Les travaux de recherche scientifique financés par Great Place to Work France, en collaboration avec le laboratoire du CERGAM d’Aix-Marseille Université, testent actuellement la résilience de ces entreprises lors de la crise de la dette dans la zone euro en 2010–2011 avec celle du marché.

Le constat est le même : l’écart semble se creuser entre les great places to work et leurs concurrentes sur la base de la rentabilité rapportée aux avoirs de l’entreprise : entre 4 % et 8 % en période de crise.

Investir sur la confiance

En utilisant le questionnaire Trust Index, ces travaux de recherche observent que les entreprises classées au palmarès génèrent un actif intangible : la confiance que les salariés ont envers leur management, source d’avantage concurrentiel.

En effet, la confiance est la dimension la plus difficile à maintenir à long terme. Dès lors que la crise impacte fortement la rentabilité d’une entreprise, tous les accords intangibles, ces contrats dits « psychologiques », volent en éclat.

Les cinq dimensions du questionnaire anonyme Trust Index, qui évaluent la perception des salariés de leur travail et son environnement (collègues, management). Trust Index

Imaginez, si votre manager vous annonce que l’entreprise est incapable de payer une prime promise, votre réaction sera très différente si vous avez confiance en votre manager, ou non.

Toutefois, si la situation financière de l’entreprise se dégrade au point d’engager un plan social, le fait d’être une great place to work permettra de limiter les dommages collatéraux. Cela a été souligné dans le cadre d’une étude publiée dans l’Academy of Management Journal.

Dans cette étude, il est observé que plusieurs pratiques managériales portées par Great Place to Work diminuent les effets collatéraux d’un plan social : le taux de départ volontaire chez les rescapés du licenciement économique diminue de 81 % dans les great places to work.

Par ailleurs, dans les organisations qui ont décidé de faire un investissement sur la confiance, qui représente un investissement à long terme, les collaborateurs ont une capacité à sortir de leur rôle prescrit, de ce qui est indiqué dans leur contrat écrit : c’est pour cela qu’elles sont plus résilientes.

À travers la confiance, elles réussissent à créer ce que l’on appelle un « comportement de citoyenneté et d’innovation organisationnel ». En d’autres termes, si l’entreprise est en difficulté, ses collaborateurs ne vont pas faire le minimum requis : ils vont au contraire redoubler d’efforts et surtout d’inventivité, ils vont faire plus en quantité et en qualité, un don de soi.

Adam Grant, chercheur en psychologie des organisations souligne ce mécanisme dans son ouvrage Donner et prendre.

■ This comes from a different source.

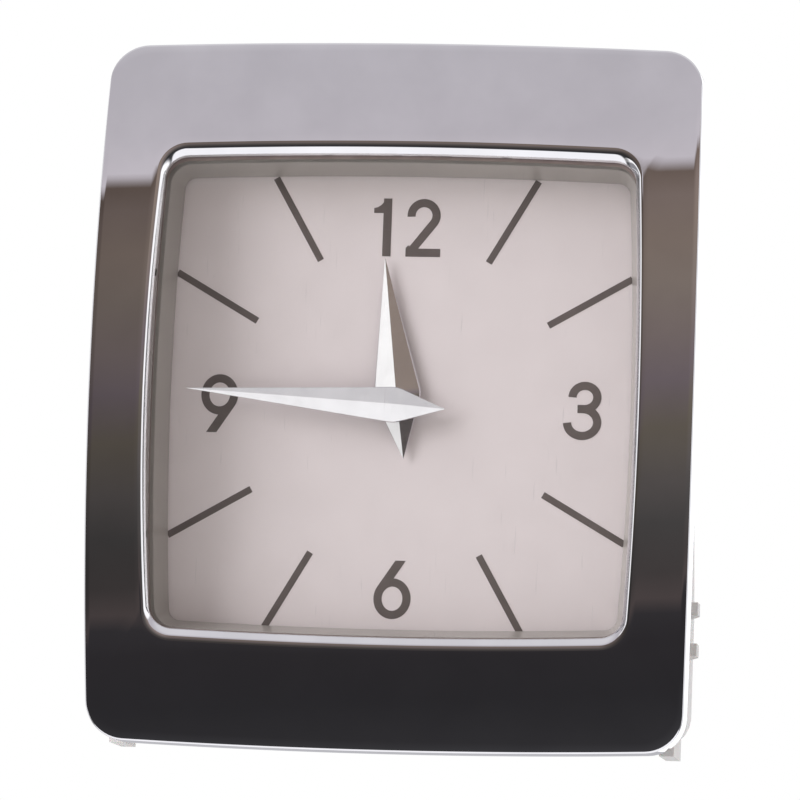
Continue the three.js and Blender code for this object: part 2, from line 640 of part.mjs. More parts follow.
/** Outline of a spur gear; the first tooth's centre points along phase, in radians. */
function gearOutline(teeth, module, phase) {
  const pitchR = (module * teeth) / 2;
  const baseR = pitchR * Math.cos(PRESSURE_ANGLE);
  const rootR = pitchR - DEDENDUM * module;
  const tipR = pitchR + ADDENDUM * module;
  const startR = Math.max(baseR, rootR);
  const halfAtPitch = (TOOTH_WIDTH * module) / (2 * pitchR);
  const halfAt = (radius) => (
    halfAtPitch + involute(PRESSURE_ANGLE) - involute(Math.acos(Math.min(1, baseR / radius))));
  const flank = [[rootR, halfAt(startR)]];
  if (startR > rootR) {
    flank.push([startR, halfAt(startR)]);
  }
  if (teeth < FINE_TEETH) {
    flank.push([pitchR, halfAt(pitchR)]);
  }
  flank.push([tipR, halfAt(tipR)]);
  const points = [];
  for (let tooth = 0; tooth < teeth; tooth++) {
    const centre = phase + (2 * Math.PI * tooth) / teeth;
    const rising = flank.map(([radius, half]) => [radius, centre - half]);
    const falling = flank.map(([radius, half]) => [radius, centre + half]).reverse();
    [...rising, ...falling].forEach(([radius, angle]) => {
      points.push(new THREE.Vector2(radius * Math.cos(angle), radius * Math.sin(angle)));
    });
  }
  return points;
}

/** A spur gear between two depths, on its axis, with a round bore if one is given. */
function gear(teeth, module, phase, front, back, at, bore = 0) {
  const holes = bore > 0 ? [{ x: 0, z: 0, radius: bore, sides: SIDES.round }] : [];
  return plate(gearOutline(teeth, module, phase), front, back, holes).translate(at.x, 0, at.z);
}

/** Phases that put a tooth of the first gear into a gap of the second, along their bearing. */
function meshPhases(bearing, secondTeeth) {
  const angle = THREE.MathUtils.degToRad(bearing);
  return { first: angle, second: angle + Math.PI + Math.PI / secondTeeth };
}

const motionMesh = meshPhases(MOTION_BEARING, TEETH.motionWheel);
const hourMesh = meshPhases(MOTION_BEARING + 180, TEETH.hourWheel);
const centreMesh = meshPhases(SECOND_BEARING, TEETH.secondPinion);
const rotorMesh = meshPhases(ROTOR_BEARING, TEETH.rotorPinion);

// Minute arbor: the long shaft with the pinion that drives the motion work
const minuteRod = rod(MINUTE_SHAFT_R, shaftFront, BACK_PLATE_END - SEAT_GAP);
const minutePinion = gear(TEETH.minutePinion, MOTION_MODULE, motionMesh.first,
  MOTION_WHEEL_Y - PINION_EXTRA, MOTION_WHEEL_Y + WHEEL_THICKNESS + PINION_EXTRA, CENTRE_AXIS);
piece('minute_arbor', carve(minuteRod, { add: [minutePinion] }), STEEL);
piece('centre_wheel', gear(TEETH.centreWheel, CENTRE_MODULE, centreMesh.first,
  CENTRE_WHEEL_Y, CENTRE_WHEEL_Y + WHEEL_THICKNESS, CENTRE_AXIS, MINUTE_SHAFT_R + RUN_GAP), BRASS);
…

Les collaborateurs « donnent » pour le collectif, dans le but de créer du lien social, facteur de confiance et in fine de résilience.

Miser sur la mission d’entreprise

De manière générale, des travaux effectués à l’Université Harvard puis en France, montrent l’importance chez les great places to work de bien communiquer sur un projet commun qui dépasse la maximisation du profit, la mission de l’organisation.

La clarté de la communication managériale est clé pour faire vivre le collectif. Au-delà de l’alignement au sein de l’équipe de direction, la perception des managers intermédiaires est primordiale, car ce sont eux qui assurent le lien entre la vision de la direction qui fait face aux difficultés financières et sa mise en place dans toute l’organisation.

Cette vision doit permettre au management intermédiaire d’être convaincu du sens de son travail et de comprendre clairement comment atteindre ses objectifs. En complément, la direction ne doit pas déroger à cette vision puisqu’elle représente un engagement collectif : c’est de cette manière qu’elle sera jugée fiable et inspirera confiance.

Les managers intermédiaires seront alors à même de transmettre cette vision et de mettre en place un nouveau contrat psychologique auprès des collaborateurs.